Cars park on sidewalks in front of business establishments and leave their lights flashing while they leave the vehicle to shop. If the sidewalk is too narrow to accommodate the whole car, drivers park half on the sidewalk and half in the street, blocking pedestrians, bicycles, and cars. (This maneuver just might rate a 9 out of 10 if scores were given; considering it also forces pedestrians and bicycles into the streets, and it forces cars to cross into the wrong driving lane risking head on collisions with on coming traffic.) Cars park in the driving lane so drivers can use their cell phones, or leave the car to use vending machines I won’t even mention that they somehow chose the blindest curves and tops of hills to do this. Cars also park in driving lanes and on sidewalks for no apparent reason. It is o.k. to do so because the flashers are on? Hmmm…

Having missed their turn, drivers stop in the driving lane and back up, even when traffic behind them is forced to stop to accommodate their maneuver. Cars drive down one-way streets the wrong direction for whatever reason makes sense to the driver at the time. Cars drive on sidewalks for reasons known only to those drivers and unfathomable to my already slightly boggled mind. Interestingly, the drivers always look vaguely surprised that the sidewalks are occupied by bicycles and pedestrians whom they have abruptly scattered and narrowly avoided killing. Then, there is the 70 year old woman pushing a wheel barrow full of daikon and cabbages down the middle of the road trailing a line of traffic behind her. Being a southern boy Chas already respects the elderly women but has found new respect having gotten whacked on the shins by one with her cane when he was unknowingly in her way. Maybe, I should just stop there.

While I have more Hmmm… moments in any one day than I consider healthy. In retrospect, I suppose Hmmm…is a better reaction than the absolute white knuckle, bug eyed, adrenaline pumping terror I used to experience when faced with the little idiosyncrasies of Japanese drivers. Chas says it is an indication of my increased level of driving comfort that I no longer babble half a dozen stories of how I almost didn’t survive a day with the car.
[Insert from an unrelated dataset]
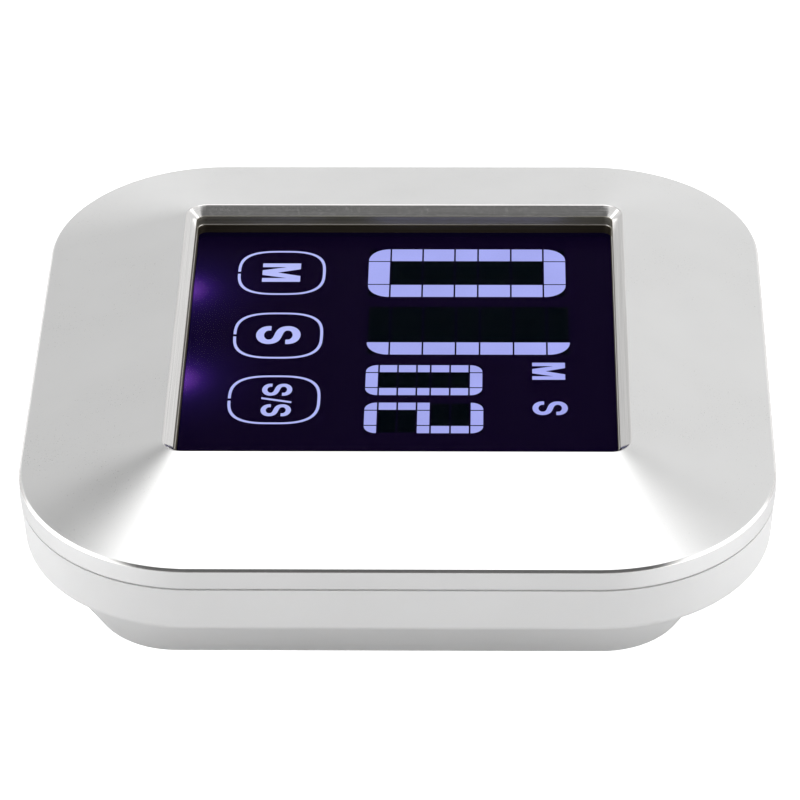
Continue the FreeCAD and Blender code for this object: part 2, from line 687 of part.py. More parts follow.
def battery_door():
    """Sliding door with side tongues, thumb ribs and an end flush with the pedestal."""
    piece = Piece("battery_door")
    inset = Size(0.15)
    outline_side = pedestal_side - inset * 2
    outline = rounded(outline_side, outline_side, pedestal_corner - inset, 0, pedestal_y)
    piece.flare(outline, 0, door_thick, pedestal_flare * (door_thick.value / casing_low.value))
    outer_y = pedestal_y - pedestal_side / 2 + inset
    inner_y = bay_high_y + Size(2.0)
    spare = pedestal_side
    piece.cut(rectangle(spare * 2, spare, 0, inner_y + spare / 2), 0, door_thick)
    for half_width, low, high in ((door_width / 2, Size(0), door_thick / 2 + door_gap / 2),
                                  (door_width / 2 + tongue, Size(0), door_thick)):
        beyond = (rectangle(spare, spare * 2, (half_width + spare / 2) * side, 0)
                  for side in (1, -1))
        piece.cut(several(*beyond), low, high)
    ribs = (rounded(16.0, 0.7, 0.3, 0, outer_y + Size(3.0 + 1.6 * step)) for step in range(5))
    piece.cut(several(*ribs), 0, 0.4)


def cells():
    """Two AAA cells side by side, facing opposite ways."""
    can_length = cell_length - nub_length
    profile = polygon((0, 0), (cell_radius - Size(0.7), 0), (cell_radius, 0.5),
                      (cell_radius, can_length - Size(0.6)),
                      (cell_radius - Size(0.7), can_length), (nub_radius, can_length),
                      (nub_radius, cell_length), (0, cell_length))
    reach = bay_length / 2 - fit_gap - contact_thick
    for label, y, side in (("cell_upper", upper_cell_y(), 1), ("cell_lower", lower_cell_y(), -1)):
        piece = Piece(label)
        piece.turn(profile)
        start = (reach - cell_length) * side
        piece.move(start, y, cell_z, Rotation(Vector(0, 1, 0), 90 * side))


def plate(name, width, height, y, z):
    """A contact plate standing in the X = 0 plane, centred on (y, z)."""
    made = DOC.addObject("Part::Box", name)
    sizes = {"Length": contact_thick, "Width": width, "Height": height,
             "Placement.Base.y": y - width / 2, "Placement.Base.z": z - height / 2}
    for prop, size in sizes.items():
        made.setExpression(prop, size.text)
    return made


def coil(name, height, y):
    """A wire coil along +X from the plate, narrowing towards the cell."""
    spine = DOC.addObject("Part::Helix", name + "_spine")
    for prop, size in (("Radius", coil_radius), ("Pitch", coil_pitch), ("Height", height)):
        spine.setExpression(prop, size.text)
    spine.Angle = -8
    spine.SegmentLength = 1
    wire = DOC.addObject("Part::Circle", name + "_wire")
    wire.setExpression("Radius", wire_radius.text)
    wire.Placement = Placement(Vector(0, 0, 0), Rotation(Vector(1, 0, 0), 90))
    wire.setExpression("Placement.Base.x", coil_radius.text)
    DOC.recompute()
    swept = DOC.addObject("Part::Sweep", name)
    swept.Sections = [wire]
    swept.Spine = (spine, [f"Edge{turn}" for turn in range(1, len(spine.Shape.Edges) + 1)])
    swept.Solid = True
    swept.Frenet = True
    swept.Placement = Placement(Vector(0, 0, 0), Rotation(Vector(0, 1, 0), 90))
    swept.setExpression("Placement.Base.x", (contact_thick + wire_radius * 0.7).text)
    swept.setExpression("Placement.Base.y", y.text)
    return swept


def contact(label, side, y, members):
    """Join a contact's plates and coil, and stand it against one end wall of the bay."""
    made = DOC.addObject("Part::MultiFuse", label)
    made.Label = label
    made.Shapes = members
    turn = 180 if side > 0 else 0
    made.Placement = Placement(Vector(0, 0, 0), Rotation(Vector(0, 0, 1), turn))
    place = {"x": (bay_length / 2 - fit_gap / 2) * side, "y": y, "z": cell_z}
    for axis, size in place.items():
        made.setExpression("Placement.Base." + axis, size.text)
    DOC.recompute()
    PIECES.append(made)


def battery_contacts():
    """A joined contact at the left end, a spring and a plate with tabs at the right end."""
    face = Size(7.6)
    tab_length = board_top - Size(0.15) - cell_z - face / 2
    tab_z = (tab_length + face) / 2
    tab_overlap = Size(0.4)
    spring_room = bay_length - fit_gap * 2 - contact_thick * 2 - cell_length
    coil_height = spring_room - wire_radius * 2
    level = Size(0)
    contact("link_contact", -1, bay_y, [
        plate("link_plate", cell_pitch + face, face, level, level),
        coil("link_coil", coil_height, cell_pitch / 2)])
    contact("spring_contact", 1, lower_cell_y(), [
        plate("spring_plate", face, face, level, level),
        plate("spring_tab", Size(3), tab_length + tab_overlap, level, tab_z - tab_overlap / 2),
        coil("spring_coil", coil_height, level)])
    contact("plate_contact", 1, upper_cell_y(), [
        plate("plate_face", face, face, level, level),
        plate("plate_tab", Size(3), tab_length + tab_overlap, level, tab_z - tab_overlap / 2)])


def buzzer():
    """Brass disc on its ring, the ceramic on it, and two leads up to the board."""
    seat = chamber_floor + Size(0.6)
    disc = Piece("buzzer_disc")
    disc.add(circle(buzzer_radius, 0, magnet_y), seat, seat + disc_thick)
    ceramic = Piece("buzzer_ceramic")
    top = seat + disc_thick * 2
    ceramic.add(circle(ceramic_radius, 0, magnet_y), seat + disc_thick, top)
    leads = Piece("buzzer_leads")
    lead = 0.4
    first = circle(lead, 0, magnet_y)
    leads.add(first, top, board_low)
    edge = buzzer_radius - Size(1.4)
    leads.add(circle(lead, edge, magnet_y), seat + disc_thick, board_low)


def magnets():
    piece = Piece("magnets")
    discs = (circle(magnet_radius, magnet_x * side, magnet_y) for side in (1, -1))
    piece.add(several(*discs), fit_gap, fit_gap + magnet_thick)


def stand():
    """U-shaped stand: two legs, a foot, barrels and moulded trunnions."""
    piece = Piece("stand")
    half = stand_width / 2
    core = half - leg_width
    low, high = -stand_foot, pivot_y
    step = -stand_foot + leg_width
    u_shape = polygon((-half, low), (half, low), (half, high), (core, high), (core, step),
                      (-core, step), (-core, high), (-half, high))
    piece.add(u_shape, stand_inset, stand_top)
    piece.soften("Fillet", stand_round, foot_corners(stand_thick, low))
    for start, end in ((core, half), (-half, -core)):
        piece.add(circle(barrel_radius, pivot_y, pivot_z), start, end, plane="YZ_Plane")
    for start, end in ((half, half + trunnion_length), (-half - trunnion_length, -half)):
        piece.add(circle(trunnion_radius, pivot_y, pivot_z), start, end, plane="YZ_Plane")
    piece.cut(rounded(14, 1.0, 0.4, 0, -stand_foot + Size(3.2)), stand_inset,
              stand_inset + Size(0.5))


def build():
    bezel()
    window_frame()
    glass_stack()
    backlight()
    lcd_holder()
    contact_strip()
    main_board()
    board_pieces()
    slide_switch()
    screws("board_screws", post_x, post_y, small_screw_radius, board_low - Size(0.8),
           Size(0.8), board_top + Size(2.0))
    screws("case_screws", boss_x, boss_y, screw_radius, casing_low + Size(0.1),
           Size(0.9), floor_top + Size(4.8))
    rear_housing()
    battery_door()
    cells()
    battery_contacts()
    buzzer()
    magnets()
    stand()


def write_steps():
    """Stop if anything failed, then write each piece to its own file."""
    DOC.recompute()
    for item in DOC.Objects:
        if "Invalid" in item.State or "Error" in item.State:
            raise RuntimeError(f"{item.Label} failed: {item.State}")
    os.makedirs("parts", exist_ok=True)
    for body in PIECES:
        if body.Shape.isNull() or not body.Shape.isValid():
            raise RuntimeError(body.Label + " has no valid shape")
        body.Shape.exportStep(f"parts/{body.Label}.step")


build()
write_steps()
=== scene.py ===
import math

import bmesh
import bpy
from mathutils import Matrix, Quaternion, Vector


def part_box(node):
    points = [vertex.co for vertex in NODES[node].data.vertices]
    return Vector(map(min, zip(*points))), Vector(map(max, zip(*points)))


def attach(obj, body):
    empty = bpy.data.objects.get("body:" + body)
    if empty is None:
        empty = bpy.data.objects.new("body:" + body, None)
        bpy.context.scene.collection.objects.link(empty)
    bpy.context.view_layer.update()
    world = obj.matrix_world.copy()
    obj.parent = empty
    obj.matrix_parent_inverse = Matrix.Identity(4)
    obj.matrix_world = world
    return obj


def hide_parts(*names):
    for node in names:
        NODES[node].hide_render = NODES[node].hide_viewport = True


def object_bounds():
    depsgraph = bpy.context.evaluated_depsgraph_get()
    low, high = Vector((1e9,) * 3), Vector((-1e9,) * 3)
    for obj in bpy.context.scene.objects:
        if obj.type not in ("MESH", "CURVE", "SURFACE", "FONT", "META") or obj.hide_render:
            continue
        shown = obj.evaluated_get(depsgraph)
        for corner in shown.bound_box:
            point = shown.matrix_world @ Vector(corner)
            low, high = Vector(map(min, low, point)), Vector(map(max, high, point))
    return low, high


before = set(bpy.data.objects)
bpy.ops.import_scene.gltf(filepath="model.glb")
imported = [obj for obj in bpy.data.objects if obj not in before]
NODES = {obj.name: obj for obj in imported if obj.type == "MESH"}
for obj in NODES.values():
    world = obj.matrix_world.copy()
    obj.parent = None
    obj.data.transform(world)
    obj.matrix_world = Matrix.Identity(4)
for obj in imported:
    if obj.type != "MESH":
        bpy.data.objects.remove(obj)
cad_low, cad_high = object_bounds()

# Looks for a square touch-screen countdown timer. Metres, +Z out of the display, +Y is the
# display's up and +X its right. The CAD part gives every place and size that it can.

MM = 0.001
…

I say it is an indication of my ability to habituate to stress. I now consider these predictable attempts on my life as only mildly interesting and no longer worth the adrenaline. Once I realized that craziness and paranoia were life-sustaining states, I relaxed.

My philosophy is a successful trip is one in which I arrive home without injury to me or the machine. I don’t tempt the seven Japanese gods too often. They appear to be working over time keeping drivers out of trouble.

Are there many accidents? That’s a good question. We do not observe many. Our theory is that, either they are cleaned up very quickly; or all drivers expect all other drivers to do something totally unexpected and defying explanation. The thing that continues to amaze me is that no one honks, shouts, flips the finger, pumps a fist, or shoots at anybody else. Drivers, apparently accustomed to the silliness of other drivers, appear to be patient with the silliness without visible objection. Our thoughts stray to the potential life expectancy of drivers engaging in these acts of silliness anywhere in Tucson.

On a rather ironic note; Chas was so excited to end his year as a beginner driver and can now legally remove the ‘Beginner Driver’ emblems from the car. He celebrated by putting a nice little scratch down the left side of the car after being forced far to the left on a very narrow street by an oncoming car. And so it goes.